High
school football is a fall sport that gets underway in North Carolina in the
sweltering heat of summer. The season’s official kickoff is Friday, Aug. 23.
Players and spectators alike need to hydrate…and then bask in the glow and
glory of the traditions and rituals associated with Friday night high school
football.
Life
is too short to let the season pass you by. Hence, my plan was to wow readers with
a scintillating column about the nostalgia associated with high school football.
Research revealed, however, that barrels of ink have already been devoted to this
topic. One of the foremost contributors is Bob Howell a columnist with The
Auburn (Ala.) Villager.
Howell
grew up in Geneva, Ala., located just north of the Florida border. He said that
when the Geneva High School Panthers took the field, practically the entire
student body of 390 kids (minus those suited up for the game or in the marching
band), would be cheering in the stands as well as most of the other 4,610
people who lived in the town.
Howell
is of the generation that listened on the radio in 1963 as The Beach Boys sang “Be
True to Your School.” The tune describes what it was like to “be jacked on the
football game”…and the school pride associated with letting “your colors fly.”
Four
of the original members of The Beach Boys attended Hawthorne (Calif.) High
School, so the song features an instrumental segment of the Hawthorne Cougars’

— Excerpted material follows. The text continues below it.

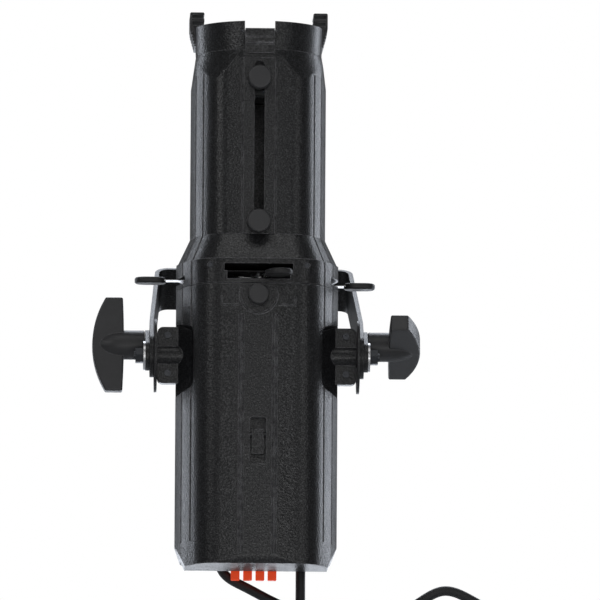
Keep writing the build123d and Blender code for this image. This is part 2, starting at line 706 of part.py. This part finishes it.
def cable_gland(x, y):
    gland = rod_z(-250.6, Z_PANEL, 10.4, x, y) + rod_z(-248.2, -243, 8.7, x, y)
    gland = fillet(gland.edges().group_by(Axis.Z)[0], 1.2)
    gland = gland - rod_z(-270, -240, CABLE_R + 1.9, x, y)
    return gland - Pos(x, y, -249.3) * Cone(9.2, 7.7, 3.4)


def cable(stations, y):
    points = [(x, y, z) for x, z in stations]
    path = Spline(*points)
    return sweep(Plane(origin=points[0], z_dir=path % 0) * Circle(CABLE_R), path=path)


def connector(x, y, z):
    body = rod_z(z - 52, z, 13.5, x, y) - rod_z(z - 53, z - 40, 11.0, x, y)
    body = body + rod_z(z - 50, z - 38, 7.5, x, y)
    body = body + Pos(x, y, z + 7.5) * Cone(13.5, 8.0, 15)
    # finger grooves
    for i in range(12):
        angle = 2 * math.pi * i / 12
        at = (x + 14.4 * math.cos(angle), y + 14.4 * math.sin(angle))
        body = body - rod_z(z - 34, z - 6, 1.9, *at)
    return body - rod_z(z - 10, z + 20, CABLE_R + 1.0, x, y)


put("control_panel", control_panel())
put("display_window", block(-25.7, 25.7, 50.3, 69.7, -248.6, -244.6))
put("control_board", control_board())
for number, x in enumerate(BUTTON_X, 1):
    put("button_%d" % number, push_button(x))
put("cable_glands", *[cable_gland(x, y) for x, y in EXITS])
put("power_in_cable", cable(POWER_IN, IN_Y))
put("power_out_cable", cable(POWER_OUT, OUT_Y))
put("cable_connectors", connector(303.5, IN_Y, -356), connector(55.5, OUT_Y, -338))

# write every piece about the hanging hole
HOME = Location((0, -YOKE_L * YOKE_COS, -YOKE_L * YOKE_SIN))
os.makedirs("parts", exist_ok=True)
for name, solids in NODES.items():
    export_step(Compound(solids).moved(HOME), "parts/%s.step" % name)
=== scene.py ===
import json
import math

import bmesh
import bpy
from mathutils import Matrix, Vector

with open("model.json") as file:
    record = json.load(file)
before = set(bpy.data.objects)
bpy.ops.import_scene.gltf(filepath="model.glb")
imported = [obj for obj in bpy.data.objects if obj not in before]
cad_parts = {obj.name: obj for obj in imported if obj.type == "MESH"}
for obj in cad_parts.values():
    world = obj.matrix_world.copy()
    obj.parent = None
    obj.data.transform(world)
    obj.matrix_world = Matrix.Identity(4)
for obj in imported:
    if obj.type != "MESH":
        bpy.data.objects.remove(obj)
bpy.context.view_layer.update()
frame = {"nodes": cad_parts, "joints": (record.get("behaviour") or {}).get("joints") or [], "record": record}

nodes = frame["nodes"]
subparts = frame["record"]["subparts"]
joints = {joint["name"]: joint for joint in frame["joints"]}
tilt_axis = Vector(joints["tilt"]["pos_m"])


# ---------------------------------------------------------------------------
# node helpers
# ---------------------------------------------------------------------------
class Nodes:
    """The emptied node tree of a material or world."""

    def __init__(self, owner):
        owner.use_nodes = True
        self.owner = owner
        self.tree = owner.node_tree
        self.tree.nodes.clear()

    def put(self, socket, value):
        """Link an output to the socket, or set its value; colours are given as RGB."""
        if isinstance(value, bpy.types.NodeSocket):
            self.tree.links.new(value, socket)
        elif socket.type == "RGBA":
            socket.default_value = (*value, 1)
        else:
            socket.default_value = value

    def node(self, kind, inputs=None, **properties):
        node = self.tree.nodes.new(kind)
        for key, value in properties.items():
            setattr(node, key, value)
        for key, value in (inputs or {}).items():
            self.put(node.inputs[key], value)
        return node


class Material(Nodes):
    """A Principled material with textures in object coordinates."""

    def __init__(self, name):
        super().__init__(bpy.data.materials.new(name))
        self.principled = self.node("ShaderNodeBsdfPrincipled")
        self.node("ShaderNodeOutputMaterial", {0: self.principled.outputs[0]})
        self.coords = self.node("ShaderNodeTexCoord").outputs["Object"]

    def surface(self, **inputs):
        """Fill Principled inputs; an underscore stands for a space."""
        for key, value in inputs.items():
            self.put(self.principled.inputs[key.replace("_", " ")], value)

    def noise(self, scale, detail=4.0, roughness=0.55, stretch=None):
        coords = self.coords
        if stretch:
            mapping = self.node("ShaderNodeMapping", {"Vector": coords, "Scale": stretch})
            coords = mapping.outputs[0]
        inputs = {"Vector": coords, "Scale": scale, "Detail": detail, "Roughness": roughness}
        return self.node("ShaderNodeTexNoise", inputs).outputs["Fac"]

    def voronoi(self, scale, feature="F1"):
        inputs = {"Vector": self.coords, "Scale": scale}
        return self.node("ShaderNodeTexVoronoi", inputs, feature=feature).outputs["Distance"]

    def ramp(self, source, start, end, first=0.0, last=1.0):
        """Blend from first to last between two positions; a single number is a grey."""
        node = self.node("ShaderNodeValToRGB", {0: source})
        stops = ((start, first), (end, last))
        for element, (position, colour) in zip(node.color_ramp.elements, stops):
            if isinstance(colour, float):
                colour = (colour,) * 3
            element.position = position
            element.color = (*colour, 1)
        return node.outputs[0]

    def calc(self, operation, a, b, clamp=False):
        inputs = {0: a, 1: b}
        return self.node("ShaderNodeMath", inputs, operation=operation, use_clamp=clamp).outputs[0]

    def overlay(self, under, over, mask, amount, clamp=False):
        """Lay a colour over another where the mask is bright."""
        factor = self.calc("MULTIPLY", mask, amount, clamp)
        # sockets 6, 7 and output 2 are the colour ones
        inputs = {0: factor, 6: under, 7: over}
        return self.node("ShaderNodeMix", inputs, data_type="RGBA").outputs[2]

    def rounded(self, radius):
        return self.node("ShaderNodeBevel", {"Radius": radius}, samples=4).outputs[0]

    def edge(self, radius, gain=9.0):
        """0 on flats, up to 1 on edges, from the difference to a rounded normal."""
        normal = self.node("ShaderNodeNewGeometry").outputs["Normal"]
        inputs = {0: self.rounded(radius), 1: normal}
        dot = self.node("ShaderNodeVectorMath", inputs, operation="DOT_PRODUCT")
        difference = self.calc("SUBTRACT", 1.0, dot.outputs["Value"], clamp=True)
        return self.calc("MULTIPLY", difference, gain, clamp=True)

    def bump(self, height, strength, distance, normal=None):
        inputs = {"Height": height, "Strength": strength, "Distance": distance}
        if normal is not None:
            inputs["Normal"] = normal
        return self.node("ShaderNodeBump", inputs).outputs[0]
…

fight song (to the melody of “On, Wisconsin.”) Well, dagnabbit! The recording sounds
identical to the Carteret County, N.C., Croatan Cougars’ fight song.
David
Mekeel of the Reading (Pa.) Eagle also chimed in on this subject
of high school football. He said: “The pounding of the drum line still elicits
excitement and anticipation.” He said he still gets “way, way too excited” for
Blue Streak football at Manheim Township High School in Lancaster County, Pa.
“The
nostalgia has been palpable. I remember vividly being about 12 and having my
parents drop me off at the game on a Friday night,” Mekeel wrote. “In
retrospect, at the time ‘it was everything.’ It was the most important part of
those fall weeks for me, and missing even one would have been devastating.”
“As
I find myself back in that setting as an adult, it makes me smile to watch kids
who seem to feel the same way.”
Nostalgia
can strike one at any age. In 2016, Destiny Wright of Monroe, Ga., wrote an
online essay for her Odyssey community network at Georgia College & State
University in Milledgeville, while she was a college senior. “All my life, I
have heard that high school…would be the best years of my life,” she said, and
what she misses most are “Friday Night Lights.”
“I
feel like ‘The Boys of Fall’ by Kenny Chesney was literally written for our
little high school football team (the Purple Hurricanes). Every home game, we
played this song over the loud speakers, and I kid you not, I got chills. Every
time.”
“Some
of my favorite high school memories revolved around those Friday nights spent
with the whole town celebrating our love for football and our school,” she
added.
Kenny
Chesney recorded the song in 2010 for his own high school (as well as for
Destiny Wright’s, of course.) Chesney was a small but speedy wide receiver (#7)
for the Gibbs High School Eagles in Corrytown, Tenn., graduating in 1986.
One
of “The Boys of Fall” songwriters was Casey Beathard. His own son, C. J.
Beathard, has played football at every level. C. J. was a standout high school
quarterback in Franklin, Tenn., playing for the Battle Ground Academy Wildcats.
He went on to star as quarterback with the University of Iowa Hawkeyes and is
now a member of the San Francisco 49ers in the National Football League.
Lyrics
in “The Boys of Fall” link a lot of small communities – like Corrytown and
Monroe…as well as places like Morehead City, Newport and Beaufort – during high
school football season. Listen in:
When
your back’s against the wall,
You
mess with one man, you got us all.
The
boys of fall.
In
little towns like mine, that’s all they’ve got.
Newspaper
clippings fill the coffee shops;
The
old men will always think they know it all.
Young
girls will dream about the boys of fall.
Hopes
this makes you want to sing your own high school’s fight song.